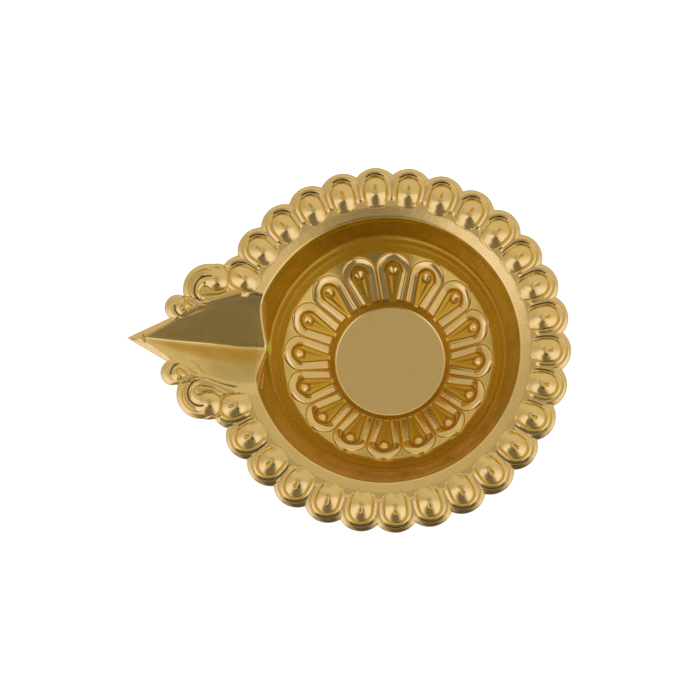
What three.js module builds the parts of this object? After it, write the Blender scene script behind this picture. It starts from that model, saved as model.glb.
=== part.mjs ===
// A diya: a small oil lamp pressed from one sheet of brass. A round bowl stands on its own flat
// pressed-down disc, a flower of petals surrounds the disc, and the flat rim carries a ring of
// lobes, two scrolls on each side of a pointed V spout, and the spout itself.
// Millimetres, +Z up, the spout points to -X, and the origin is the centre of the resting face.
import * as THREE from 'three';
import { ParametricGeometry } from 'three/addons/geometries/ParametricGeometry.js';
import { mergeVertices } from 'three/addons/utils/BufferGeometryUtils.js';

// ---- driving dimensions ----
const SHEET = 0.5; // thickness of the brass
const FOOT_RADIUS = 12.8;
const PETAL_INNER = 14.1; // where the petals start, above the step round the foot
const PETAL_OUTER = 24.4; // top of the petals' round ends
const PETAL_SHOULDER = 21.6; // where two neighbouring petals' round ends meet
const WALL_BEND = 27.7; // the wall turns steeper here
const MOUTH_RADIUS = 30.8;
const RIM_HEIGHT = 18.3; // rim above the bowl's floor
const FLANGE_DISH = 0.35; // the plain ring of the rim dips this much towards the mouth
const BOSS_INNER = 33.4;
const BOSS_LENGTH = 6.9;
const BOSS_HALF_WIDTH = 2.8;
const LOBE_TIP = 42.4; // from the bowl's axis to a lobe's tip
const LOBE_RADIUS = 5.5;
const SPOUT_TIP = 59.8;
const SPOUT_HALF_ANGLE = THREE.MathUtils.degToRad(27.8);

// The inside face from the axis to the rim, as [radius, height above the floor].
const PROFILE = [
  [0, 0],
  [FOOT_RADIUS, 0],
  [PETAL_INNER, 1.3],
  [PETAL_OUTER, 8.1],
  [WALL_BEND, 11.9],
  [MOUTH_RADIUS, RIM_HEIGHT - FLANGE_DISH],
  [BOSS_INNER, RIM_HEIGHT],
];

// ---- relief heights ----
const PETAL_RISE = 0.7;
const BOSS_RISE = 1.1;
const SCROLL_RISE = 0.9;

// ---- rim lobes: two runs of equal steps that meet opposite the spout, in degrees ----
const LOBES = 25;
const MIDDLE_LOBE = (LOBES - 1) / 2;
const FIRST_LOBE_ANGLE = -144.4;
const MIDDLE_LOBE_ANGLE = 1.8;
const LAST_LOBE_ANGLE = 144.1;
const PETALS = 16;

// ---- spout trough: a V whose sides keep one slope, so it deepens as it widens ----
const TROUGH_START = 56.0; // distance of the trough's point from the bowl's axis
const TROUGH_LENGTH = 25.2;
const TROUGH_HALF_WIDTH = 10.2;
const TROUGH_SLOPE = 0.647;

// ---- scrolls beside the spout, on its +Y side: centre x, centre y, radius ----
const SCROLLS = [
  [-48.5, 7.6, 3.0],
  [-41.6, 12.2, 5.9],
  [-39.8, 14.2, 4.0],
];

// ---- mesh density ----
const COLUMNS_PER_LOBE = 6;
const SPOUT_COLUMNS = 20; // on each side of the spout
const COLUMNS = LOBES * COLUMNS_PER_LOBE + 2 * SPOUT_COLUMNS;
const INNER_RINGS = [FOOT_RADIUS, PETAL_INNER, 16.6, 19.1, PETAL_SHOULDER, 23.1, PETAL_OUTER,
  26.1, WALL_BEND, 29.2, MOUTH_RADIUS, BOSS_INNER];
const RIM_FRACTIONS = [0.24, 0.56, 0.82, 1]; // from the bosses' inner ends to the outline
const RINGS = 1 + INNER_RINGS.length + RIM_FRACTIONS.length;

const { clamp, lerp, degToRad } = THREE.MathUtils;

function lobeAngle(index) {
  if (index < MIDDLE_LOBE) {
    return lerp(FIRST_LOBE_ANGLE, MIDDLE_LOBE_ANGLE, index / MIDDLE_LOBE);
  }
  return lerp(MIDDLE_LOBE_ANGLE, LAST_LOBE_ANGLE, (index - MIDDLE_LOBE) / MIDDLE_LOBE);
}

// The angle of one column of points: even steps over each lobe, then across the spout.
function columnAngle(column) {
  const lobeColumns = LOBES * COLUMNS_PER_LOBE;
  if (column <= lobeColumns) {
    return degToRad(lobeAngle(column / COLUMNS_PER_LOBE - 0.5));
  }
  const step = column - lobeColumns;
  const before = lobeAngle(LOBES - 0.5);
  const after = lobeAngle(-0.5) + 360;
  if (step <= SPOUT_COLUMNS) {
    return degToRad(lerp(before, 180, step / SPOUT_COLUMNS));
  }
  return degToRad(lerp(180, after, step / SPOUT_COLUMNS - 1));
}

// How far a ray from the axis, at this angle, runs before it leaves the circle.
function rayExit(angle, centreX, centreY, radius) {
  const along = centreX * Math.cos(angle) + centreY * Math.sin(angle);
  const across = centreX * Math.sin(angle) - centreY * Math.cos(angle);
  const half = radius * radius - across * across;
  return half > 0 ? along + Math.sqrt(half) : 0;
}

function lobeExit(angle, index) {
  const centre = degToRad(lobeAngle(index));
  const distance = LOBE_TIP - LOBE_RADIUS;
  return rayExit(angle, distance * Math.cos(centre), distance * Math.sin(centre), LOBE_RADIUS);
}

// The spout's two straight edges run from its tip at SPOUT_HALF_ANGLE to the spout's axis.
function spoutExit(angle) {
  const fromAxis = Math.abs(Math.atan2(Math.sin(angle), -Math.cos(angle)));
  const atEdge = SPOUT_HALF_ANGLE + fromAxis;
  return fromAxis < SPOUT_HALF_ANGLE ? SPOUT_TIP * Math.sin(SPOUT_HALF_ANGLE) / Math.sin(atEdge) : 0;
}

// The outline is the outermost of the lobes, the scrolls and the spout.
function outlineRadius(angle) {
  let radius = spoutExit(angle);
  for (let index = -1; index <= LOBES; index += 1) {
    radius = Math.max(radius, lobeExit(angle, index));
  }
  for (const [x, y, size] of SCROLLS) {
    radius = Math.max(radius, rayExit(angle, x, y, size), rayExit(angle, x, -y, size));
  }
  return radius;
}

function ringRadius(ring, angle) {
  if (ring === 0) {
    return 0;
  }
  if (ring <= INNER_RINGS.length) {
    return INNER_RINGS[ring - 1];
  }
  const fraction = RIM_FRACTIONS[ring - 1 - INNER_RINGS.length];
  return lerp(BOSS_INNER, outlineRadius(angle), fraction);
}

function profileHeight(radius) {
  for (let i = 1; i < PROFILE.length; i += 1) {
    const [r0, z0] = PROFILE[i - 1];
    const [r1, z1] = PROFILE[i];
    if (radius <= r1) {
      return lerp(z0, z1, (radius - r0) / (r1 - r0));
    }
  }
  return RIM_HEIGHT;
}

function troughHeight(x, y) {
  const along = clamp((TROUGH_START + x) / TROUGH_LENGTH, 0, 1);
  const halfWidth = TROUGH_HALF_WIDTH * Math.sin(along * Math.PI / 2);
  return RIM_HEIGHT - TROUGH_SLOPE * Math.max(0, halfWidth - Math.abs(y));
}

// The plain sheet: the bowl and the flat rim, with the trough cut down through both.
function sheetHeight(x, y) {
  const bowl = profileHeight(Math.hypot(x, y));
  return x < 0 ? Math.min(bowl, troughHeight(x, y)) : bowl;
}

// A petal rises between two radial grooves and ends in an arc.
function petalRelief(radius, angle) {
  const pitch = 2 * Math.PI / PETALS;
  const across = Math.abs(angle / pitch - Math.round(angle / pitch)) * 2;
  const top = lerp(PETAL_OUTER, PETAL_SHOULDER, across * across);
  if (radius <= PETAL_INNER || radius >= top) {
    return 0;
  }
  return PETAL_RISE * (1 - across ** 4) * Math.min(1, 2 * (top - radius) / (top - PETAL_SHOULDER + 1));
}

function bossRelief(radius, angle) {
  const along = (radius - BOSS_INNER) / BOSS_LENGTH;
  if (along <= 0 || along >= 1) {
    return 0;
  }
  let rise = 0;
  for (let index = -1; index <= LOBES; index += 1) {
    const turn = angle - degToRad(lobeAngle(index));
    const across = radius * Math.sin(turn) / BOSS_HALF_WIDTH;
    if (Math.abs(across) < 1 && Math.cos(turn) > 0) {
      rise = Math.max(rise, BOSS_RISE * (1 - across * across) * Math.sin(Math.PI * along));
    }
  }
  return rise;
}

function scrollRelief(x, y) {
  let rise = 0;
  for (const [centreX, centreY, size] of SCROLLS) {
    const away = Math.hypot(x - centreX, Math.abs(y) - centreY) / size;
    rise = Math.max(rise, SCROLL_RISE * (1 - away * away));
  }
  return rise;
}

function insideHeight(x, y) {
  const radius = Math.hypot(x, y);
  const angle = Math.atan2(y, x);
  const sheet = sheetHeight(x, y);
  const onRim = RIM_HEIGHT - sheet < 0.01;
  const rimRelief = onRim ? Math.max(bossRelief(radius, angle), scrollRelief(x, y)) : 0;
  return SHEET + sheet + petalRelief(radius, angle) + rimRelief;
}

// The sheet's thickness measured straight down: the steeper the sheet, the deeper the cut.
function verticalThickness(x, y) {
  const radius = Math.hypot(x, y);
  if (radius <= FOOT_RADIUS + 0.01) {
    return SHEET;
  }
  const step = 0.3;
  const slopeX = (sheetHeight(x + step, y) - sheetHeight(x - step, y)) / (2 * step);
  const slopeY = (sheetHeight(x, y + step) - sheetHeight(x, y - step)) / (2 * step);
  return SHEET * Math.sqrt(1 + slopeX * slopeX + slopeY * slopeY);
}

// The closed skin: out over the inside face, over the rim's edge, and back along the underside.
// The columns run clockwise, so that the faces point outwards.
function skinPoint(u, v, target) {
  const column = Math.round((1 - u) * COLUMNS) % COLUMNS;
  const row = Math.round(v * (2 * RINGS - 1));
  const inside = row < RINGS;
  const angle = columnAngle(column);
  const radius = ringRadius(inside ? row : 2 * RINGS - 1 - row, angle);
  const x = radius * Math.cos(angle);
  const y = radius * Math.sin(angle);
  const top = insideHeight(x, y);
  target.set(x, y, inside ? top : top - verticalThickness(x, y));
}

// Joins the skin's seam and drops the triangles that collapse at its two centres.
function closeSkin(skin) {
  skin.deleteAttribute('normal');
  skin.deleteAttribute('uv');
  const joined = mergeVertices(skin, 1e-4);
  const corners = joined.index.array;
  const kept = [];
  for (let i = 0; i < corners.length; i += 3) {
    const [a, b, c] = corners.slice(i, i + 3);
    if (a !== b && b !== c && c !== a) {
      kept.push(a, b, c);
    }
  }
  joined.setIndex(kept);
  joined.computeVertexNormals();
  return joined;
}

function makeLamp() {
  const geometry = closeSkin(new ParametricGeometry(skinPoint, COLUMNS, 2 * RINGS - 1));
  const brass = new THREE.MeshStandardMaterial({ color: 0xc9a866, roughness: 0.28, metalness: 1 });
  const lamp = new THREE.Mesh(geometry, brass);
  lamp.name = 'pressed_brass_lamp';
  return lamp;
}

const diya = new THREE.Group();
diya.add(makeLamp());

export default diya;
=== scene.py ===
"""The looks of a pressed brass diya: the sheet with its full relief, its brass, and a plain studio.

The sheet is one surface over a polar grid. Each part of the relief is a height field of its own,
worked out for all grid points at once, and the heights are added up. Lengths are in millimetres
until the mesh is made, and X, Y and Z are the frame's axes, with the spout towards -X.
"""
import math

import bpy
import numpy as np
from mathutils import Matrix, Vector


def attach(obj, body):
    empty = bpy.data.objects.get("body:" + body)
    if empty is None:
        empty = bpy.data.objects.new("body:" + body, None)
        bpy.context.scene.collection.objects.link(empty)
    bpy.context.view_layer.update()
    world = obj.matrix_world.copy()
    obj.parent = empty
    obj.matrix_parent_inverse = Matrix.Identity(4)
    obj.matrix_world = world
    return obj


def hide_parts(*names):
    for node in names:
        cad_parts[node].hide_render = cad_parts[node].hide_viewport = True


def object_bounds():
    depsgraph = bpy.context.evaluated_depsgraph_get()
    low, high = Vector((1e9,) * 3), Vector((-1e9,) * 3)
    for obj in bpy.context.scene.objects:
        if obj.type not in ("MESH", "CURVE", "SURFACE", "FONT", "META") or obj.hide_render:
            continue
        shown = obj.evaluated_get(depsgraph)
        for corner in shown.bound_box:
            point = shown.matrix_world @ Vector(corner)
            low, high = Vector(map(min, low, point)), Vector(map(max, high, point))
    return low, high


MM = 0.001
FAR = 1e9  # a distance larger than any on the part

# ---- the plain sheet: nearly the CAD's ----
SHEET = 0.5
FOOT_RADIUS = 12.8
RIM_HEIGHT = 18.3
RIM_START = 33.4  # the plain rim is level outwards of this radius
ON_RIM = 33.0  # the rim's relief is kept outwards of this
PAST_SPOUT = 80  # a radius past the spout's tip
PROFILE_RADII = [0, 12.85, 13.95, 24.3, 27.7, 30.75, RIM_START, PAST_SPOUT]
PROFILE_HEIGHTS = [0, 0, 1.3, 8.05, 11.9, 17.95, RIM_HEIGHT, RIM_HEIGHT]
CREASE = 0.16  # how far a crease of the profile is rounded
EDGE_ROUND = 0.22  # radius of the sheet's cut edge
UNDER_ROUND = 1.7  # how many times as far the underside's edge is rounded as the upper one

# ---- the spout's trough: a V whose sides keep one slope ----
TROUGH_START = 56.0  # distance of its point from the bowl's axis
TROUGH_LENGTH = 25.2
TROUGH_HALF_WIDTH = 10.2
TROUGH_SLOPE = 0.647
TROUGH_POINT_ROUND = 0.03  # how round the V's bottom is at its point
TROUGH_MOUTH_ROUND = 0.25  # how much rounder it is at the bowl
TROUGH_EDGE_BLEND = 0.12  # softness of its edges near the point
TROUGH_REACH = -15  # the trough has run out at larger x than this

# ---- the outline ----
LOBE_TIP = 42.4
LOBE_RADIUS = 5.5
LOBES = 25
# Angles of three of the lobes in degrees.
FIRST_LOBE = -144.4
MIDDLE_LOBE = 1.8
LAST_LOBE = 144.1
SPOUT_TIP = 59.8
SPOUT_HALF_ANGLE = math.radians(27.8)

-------

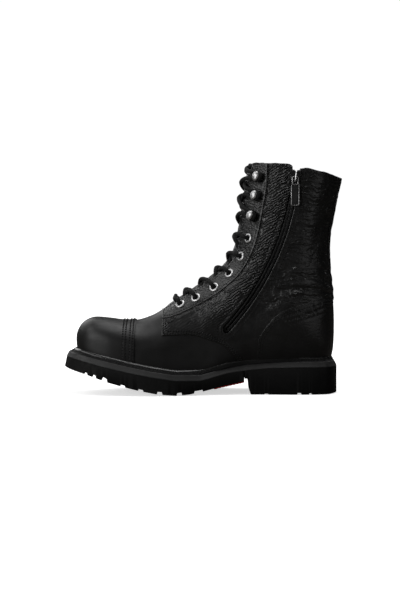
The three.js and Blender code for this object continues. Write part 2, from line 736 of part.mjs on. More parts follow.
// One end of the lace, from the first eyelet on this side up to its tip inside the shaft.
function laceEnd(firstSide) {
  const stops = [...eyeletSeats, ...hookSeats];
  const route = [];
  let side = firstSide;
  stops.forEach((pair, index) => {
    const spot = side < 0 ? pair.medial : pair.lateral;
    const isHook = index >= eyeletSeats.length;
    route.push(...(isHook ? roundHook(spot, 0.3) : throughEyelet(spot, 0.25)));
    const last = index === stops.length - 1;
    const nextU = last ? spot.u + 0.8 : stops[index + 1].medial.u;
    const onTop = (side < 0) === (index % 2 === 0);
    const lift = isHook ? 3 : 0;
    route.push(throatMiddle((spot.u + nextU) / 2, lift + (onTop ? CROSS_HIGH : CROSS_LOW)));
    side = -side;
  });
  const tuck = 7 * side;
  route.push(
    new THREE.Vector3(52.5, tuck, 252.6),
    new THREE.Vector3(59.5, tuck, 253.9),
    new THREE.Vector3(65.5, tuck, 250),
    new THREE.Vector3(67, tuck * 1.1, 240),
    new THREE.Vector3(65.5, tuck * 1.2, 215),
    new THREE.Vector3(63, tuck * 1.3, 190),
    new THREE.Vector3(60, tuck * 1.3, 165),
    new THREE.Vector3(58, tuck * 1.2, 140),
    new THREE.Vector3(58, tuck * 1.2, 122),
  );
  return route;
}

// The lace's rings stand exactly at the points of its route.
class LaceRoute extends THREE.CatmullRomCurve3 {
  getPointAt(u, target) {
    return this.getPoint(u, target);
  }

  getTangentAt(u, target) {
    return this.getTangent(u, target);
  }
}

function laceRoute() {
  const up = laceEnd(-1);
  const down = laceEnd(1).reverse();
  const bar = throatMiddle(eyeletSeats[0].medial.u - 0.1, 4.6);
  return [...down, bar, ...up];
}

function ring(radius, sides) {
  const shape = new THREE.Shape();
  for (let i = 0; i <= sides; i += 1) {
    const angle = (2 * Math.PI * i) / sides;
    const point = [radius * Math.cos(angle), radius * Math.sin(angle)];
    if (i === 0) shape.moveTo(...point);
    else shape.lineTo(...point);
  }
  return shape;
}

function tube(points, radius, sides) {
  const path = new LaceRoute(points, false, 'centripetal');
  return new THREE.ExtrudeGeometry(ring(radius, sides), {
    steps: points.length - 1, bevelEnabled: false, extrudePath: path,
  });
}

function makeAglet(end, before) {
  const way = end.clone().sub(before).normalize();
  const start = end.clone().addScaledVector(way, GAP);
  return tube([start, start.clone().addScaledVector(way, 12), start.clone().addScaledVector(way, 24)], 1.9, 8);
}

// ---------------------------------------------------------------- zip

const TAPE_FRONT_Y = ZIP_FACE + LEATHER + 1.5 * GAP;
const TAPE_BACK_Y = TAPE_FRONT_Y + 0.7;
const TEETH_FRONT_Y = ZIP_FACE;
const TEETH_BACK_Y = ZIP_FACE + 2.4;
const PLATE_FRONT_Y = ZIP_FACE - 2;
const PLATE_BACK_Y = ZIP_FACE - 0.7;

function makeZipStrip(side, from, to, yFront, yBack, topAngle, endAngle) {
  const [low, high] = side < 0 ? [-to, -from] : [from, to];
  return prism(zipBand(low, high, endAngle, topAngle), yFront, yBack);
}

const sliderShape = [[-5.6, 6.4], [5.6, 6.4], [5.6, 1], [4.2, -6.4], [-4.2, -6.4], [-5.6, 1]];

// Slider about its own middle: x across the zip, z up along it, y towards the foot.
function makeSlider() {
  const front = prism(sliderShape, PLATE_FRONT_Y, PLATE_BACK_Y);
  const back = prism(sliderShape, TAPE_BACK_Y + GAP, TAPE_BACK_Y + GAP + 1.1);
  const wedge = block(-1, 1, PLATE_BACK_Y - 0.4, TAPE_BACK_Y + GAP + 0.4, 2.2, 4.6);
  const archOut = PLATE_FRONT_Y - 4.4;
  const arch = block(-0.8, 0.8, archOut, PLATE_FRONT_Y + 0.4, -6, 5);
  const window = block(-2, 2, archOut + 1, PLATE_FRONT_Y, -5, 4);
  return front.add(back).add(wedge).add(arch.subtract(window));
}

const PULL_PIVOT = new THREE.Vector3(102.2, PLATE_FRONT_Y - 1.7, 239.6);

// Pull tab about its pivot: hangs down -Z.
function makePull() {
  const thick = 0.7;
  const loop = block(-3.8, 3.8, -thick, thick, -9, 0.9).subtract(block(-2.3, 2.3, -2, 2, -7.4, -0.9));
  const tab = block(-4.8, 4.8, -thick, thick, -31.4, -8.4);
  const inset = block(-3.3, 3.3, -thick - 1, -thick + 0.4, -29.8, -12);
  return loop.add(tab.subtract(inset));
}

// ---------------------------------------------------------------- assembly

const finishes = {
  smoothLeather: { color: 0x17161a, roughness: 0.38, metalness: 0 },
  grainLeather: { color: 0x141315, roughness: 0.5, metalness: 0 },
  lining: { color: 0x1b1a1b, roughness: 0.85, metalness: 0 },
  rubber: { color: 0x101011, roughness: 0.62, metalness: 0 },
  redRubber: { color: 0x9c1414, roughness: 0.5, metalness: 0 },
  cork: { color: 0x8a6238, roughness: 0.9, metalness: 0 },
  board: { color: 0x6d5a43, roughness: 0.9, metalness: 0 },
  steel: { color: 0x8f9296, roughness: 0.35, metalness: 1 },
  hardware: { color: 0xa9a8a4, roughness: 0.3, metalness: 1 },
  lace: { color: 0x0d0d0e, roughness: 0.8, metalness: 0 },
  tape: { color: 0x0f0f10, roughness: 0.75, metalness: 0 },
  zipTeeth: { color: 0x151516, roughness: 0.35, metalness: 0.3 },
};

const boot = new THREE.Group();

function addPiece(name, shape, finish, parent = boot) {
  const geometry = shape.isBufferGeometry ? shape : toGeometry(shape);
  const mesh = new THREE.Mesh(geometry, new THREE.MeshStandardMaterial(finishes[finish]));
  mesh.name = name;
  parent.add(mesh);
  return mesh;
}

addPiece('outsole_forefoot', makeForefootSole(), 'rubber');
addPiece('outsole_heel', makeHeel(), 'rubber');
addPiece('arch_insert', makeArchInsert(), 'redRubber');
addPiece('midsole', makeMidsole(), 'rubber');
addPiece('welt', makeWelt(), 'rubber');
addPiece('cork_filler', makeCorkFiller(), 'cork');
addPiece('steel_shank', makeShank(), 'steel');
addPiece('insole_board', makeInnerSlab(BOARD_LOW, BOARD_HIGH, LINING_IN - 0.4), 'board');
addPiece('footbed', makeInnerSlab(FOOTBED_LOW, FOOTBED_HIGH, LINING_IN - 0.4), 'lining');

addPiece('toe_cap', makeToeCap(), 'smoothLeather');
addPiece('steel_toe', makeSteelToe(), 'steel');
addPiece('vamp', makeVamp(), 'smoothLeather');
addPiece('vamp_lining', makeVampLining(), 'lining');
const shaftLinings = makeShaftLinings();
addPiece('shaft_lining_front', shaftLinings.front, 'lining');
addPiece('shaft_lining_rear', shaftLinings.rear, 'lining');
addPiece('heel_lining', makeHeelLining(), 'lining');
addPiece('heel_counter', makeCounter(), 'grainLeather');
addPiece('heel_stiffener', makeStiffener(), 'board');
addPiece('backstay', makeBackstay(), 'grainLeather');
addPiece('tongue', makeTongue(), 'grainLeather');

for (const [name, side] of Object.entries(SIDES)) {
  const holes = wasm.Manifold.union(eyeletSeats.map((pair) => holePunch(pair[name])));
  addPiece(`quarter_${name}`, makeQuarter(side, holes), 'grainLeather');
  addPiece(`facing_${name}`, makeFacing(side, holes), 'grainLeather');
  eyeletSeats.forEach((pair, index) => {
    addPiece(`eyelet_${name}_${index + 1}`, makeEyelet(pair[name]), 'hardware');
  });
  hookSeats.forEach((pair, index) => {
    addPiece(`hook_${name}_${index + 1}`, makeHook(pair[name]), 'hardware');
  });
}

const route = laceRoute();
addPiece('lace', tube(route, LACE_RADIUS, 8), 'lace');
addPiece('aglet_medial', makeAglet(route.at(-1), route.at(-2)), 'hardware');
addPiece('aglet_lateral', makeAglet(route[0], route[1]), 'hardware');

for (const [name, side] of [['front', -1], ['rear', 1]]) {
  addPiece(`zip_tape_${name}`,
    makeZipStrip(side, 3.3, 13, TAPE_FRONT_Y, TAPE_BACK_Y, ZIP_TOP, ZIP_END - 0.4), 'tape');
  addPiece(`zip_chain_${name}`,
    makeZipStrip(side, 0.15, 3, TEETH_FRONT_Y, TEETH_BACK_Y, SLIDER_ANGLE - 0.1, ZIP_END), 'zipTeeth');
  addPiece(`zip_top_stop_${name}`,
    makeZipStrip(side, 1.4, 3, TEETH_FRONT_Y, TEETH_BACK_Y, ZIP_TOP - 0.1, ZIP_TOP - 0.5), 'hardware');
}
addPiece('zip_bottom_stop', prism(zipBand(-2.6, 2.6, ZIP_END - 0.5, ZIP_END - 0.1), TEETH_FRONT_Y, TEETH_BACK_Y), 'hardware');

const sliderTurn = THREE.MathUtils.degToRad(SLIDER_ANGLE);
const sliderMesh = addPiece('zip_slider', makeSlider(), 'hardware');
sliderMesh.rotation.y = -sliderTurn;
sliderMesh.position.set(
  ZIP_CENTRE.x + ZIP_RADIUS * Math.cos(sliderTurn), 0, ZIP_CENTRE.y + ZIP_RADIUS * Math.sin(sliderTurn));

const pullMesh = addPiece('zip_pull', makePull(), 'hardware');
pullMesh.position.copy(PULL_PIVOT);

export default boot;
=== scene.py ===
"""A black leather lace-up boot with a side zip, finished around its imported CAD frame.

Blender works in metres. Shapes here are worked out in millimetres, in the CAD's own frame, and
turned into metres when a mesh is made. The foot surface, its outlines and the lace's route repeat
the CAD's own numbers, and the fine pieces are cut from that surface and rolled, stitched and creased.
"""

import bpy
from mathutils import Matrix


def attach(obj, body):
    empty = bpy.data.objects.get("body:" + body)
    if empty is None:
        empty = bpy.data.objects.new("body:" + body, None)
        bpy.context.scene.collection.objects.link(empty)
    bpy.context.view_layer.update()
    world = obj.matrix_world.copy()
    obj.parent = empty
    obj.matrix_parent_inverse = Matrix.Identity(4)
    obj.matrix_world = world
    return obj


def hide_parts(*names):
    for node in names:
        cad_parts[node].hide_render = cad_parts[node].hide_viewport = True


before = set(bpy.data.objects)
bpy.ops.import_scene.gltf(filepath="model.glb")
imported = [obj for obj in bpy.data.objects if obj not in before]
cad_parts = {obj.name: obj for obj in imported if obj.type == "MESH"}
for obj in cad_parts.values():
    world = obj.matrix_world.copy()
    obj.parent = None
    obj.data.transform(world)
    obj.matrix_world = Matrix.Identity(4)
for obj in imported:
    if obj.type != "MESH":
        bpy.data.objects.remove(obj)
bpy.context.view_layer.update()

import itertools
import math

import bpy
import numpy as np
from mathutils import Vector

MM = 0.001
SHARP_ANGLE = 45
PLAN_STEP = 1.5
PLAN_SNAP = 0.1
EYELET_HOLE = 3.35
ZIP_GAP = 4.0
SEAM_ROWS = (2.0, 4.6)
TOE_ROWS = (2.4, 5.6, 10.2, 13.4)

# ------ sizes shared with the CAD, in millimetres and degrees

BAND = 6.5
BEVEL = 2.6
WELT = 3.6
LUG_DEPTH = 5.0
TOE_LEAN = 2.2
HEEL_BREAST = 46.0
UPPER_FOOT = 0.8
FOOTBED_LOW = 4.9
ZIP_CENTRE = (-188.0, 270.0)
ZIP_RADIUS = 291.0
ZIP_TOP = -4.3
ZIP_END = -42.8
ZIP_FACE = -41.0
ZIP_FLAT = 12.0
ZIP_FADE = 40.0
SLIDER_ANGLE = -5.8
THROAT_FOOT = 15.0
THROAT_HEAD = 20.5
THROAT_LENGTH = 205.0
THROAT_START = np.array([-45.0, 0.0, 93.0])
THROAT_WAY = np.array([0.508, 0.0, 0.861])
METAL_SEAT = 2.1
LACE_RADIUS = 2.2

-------

■ **WHAT IS EXPECTED**:
Where a line holds "imported", copy it out.

■ **TASK SOLUTION**:
"""A black leather lace-up boot with a side zip, finished around its imported CAD frame.
imported = [obj for obj in bpy.data.objects if obj not in before]
cad_parts = {obj.name: obj for obj in imported if obj.type == "MESH"}
for obj in imported:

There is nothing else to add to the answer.